A great OCED report by Endale et al provides a clear overview of social protection expenditures in Ethiopia. Spending in social assistance has increased over the past 5 years, but humanitarian assistance (equivalent to 1.4% of GDP) still dwarfs both the rural and urban safety net programs. Combined, safety nets and humanitarian aid claim the largest share of the social protection system. Domestic financing for social protection has increased significantly, although donors finance around 60% of it. Spending (including humanitarian relief) has grown more faster as a % of GDP than revenues.

About 3 years ago, the US Congress commissioned a report on how to halve child poverty in the country in 10 years. The 600-page volume, edited by Duncan and Le Menestrel, is now out and contains massive amounts of cash transfers. In particular, it lays out 4 alternative program “packages” with different impacts and costs: (i) a “work-based package,” which increases the Earned Income Tax Credit (EITC), makes the Child Care Tax Credit fully refundable, boosts the minimum wage, and scales up training programs (cost = $9.3 billion/year); (ii) a “work-based and universal support package” ($44.3B); (iii) a “means-tested supports and work package” ($90.7B); and a (iv) “universal supports and work poverty reduction package” ($111.6B).

A program obviously generates different impacts to different people. A working paper by Gatzinsi et quantifies those differences for Rwanda’s Vision 2020 Umurenge Programme (VUP). In particular, it finds that household composition, gender power dynamics, disability, care responsibilities, marital arrange­ments, intrahousehold communication, and access to other programs play a crucial role in asset accumulation under the VUP.

Turning to another form of cash transfers, Bando et al evaluate the effect of social pensions (Pension 65 program) in Peru. The intervention, which uses a poverty eligibility threshold, increased household consumption by 40% and improved subjective well-being by 0.17 standard deviations.

But can cash transfers reduce violence? Between 2011 and 2013, GiveDirectly provided unconditional cash transfers (UCTs) to 1,500 households for about $709 (corresponding to about 2 years of per capita expenditure) via M-Pesa in Kenya. An experiment by Haushofer et al shows that UCTs provided to women led to a 0.26 standard deviation (SD) decrease in physical violence, and transfers to men to a 0.18 SD decrease. Sexual violence was also reduced after transfers to women (0.22 SD), but not men. The authors also observe large and significant spillovers: nonrecipient women in treatment villages report a 0.16 SD reduction in physical violence.

Let’s discuss more gender issues with two papers on the effects of crises on women. A PLOS article by Low et al examines the impact of droughts in Lesotho. In particular, they found that adolescent girls and young women aged 15–24 years in rural areas of drought had higher rates of high-risk behaviors, such as early sexual debut and transactional sex, and had lower educational attainment. A working paper by Bandiera et al finds similar effects of Ebola on women in Sierra Leone.
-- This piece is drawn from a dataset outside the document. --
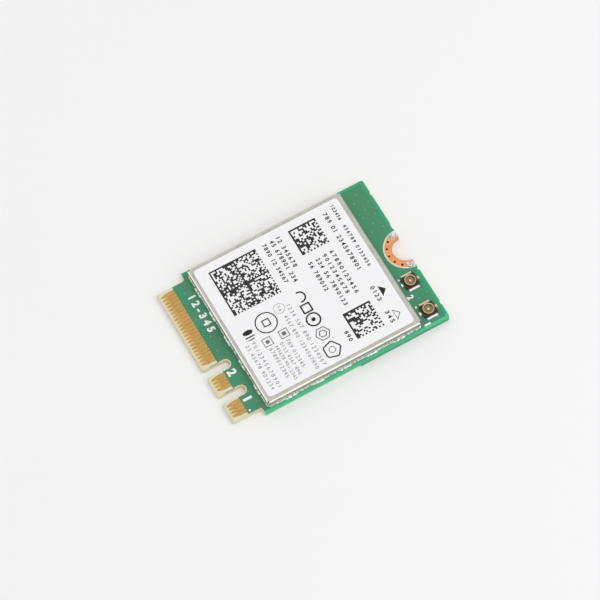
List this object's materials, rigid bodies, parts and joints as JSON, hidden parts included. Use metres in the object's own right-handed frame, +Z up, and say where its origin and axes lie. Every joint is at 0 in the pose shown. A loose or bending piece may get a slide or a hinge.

But their study also shows that an intervention established before the crisis – a club providing a “safe space” where women can find support, receive information on health and reproductive issues, and vocational training –enabled young girls to allocate time away from men, prevented out-of-wedlock pregnancies, and fostered re-enrollment in school post-crisis.

Speaking of crises, can large economic shocks affect the demand for progressive taxation? A paper by Limberg argues that among 32 countries, the Great Recession caused a general shift in tax policy preference, including higher demand for tax progressivity. The Disasters journal, managed by ODI, recently turned 40. To celebrate the anniversary, an article by Fiddian‐Qasmiyeh reflects on contemporary studies and practice in disaster response. BTW, an astonishing 60M people get precious help from food banks globally. How can this happen, in 2019, in rich countries, is bewildering. This first-hand account from a volunteer in the UK speaks for itself.

Demand for services can be strongly influenced by the payment modalities, not just price: a JDE article by Bauchet and Morduch shows that due to a software limit, sometimes premiums in life insurance in Mexico must be paid in full upfront rather than over time. When upfront payment is required, demand for insurance drops by 37–42%; and demand increased by 59–74% when customers could pay in weekly installments instead of in a lump sum, even though doing so was costlier for them.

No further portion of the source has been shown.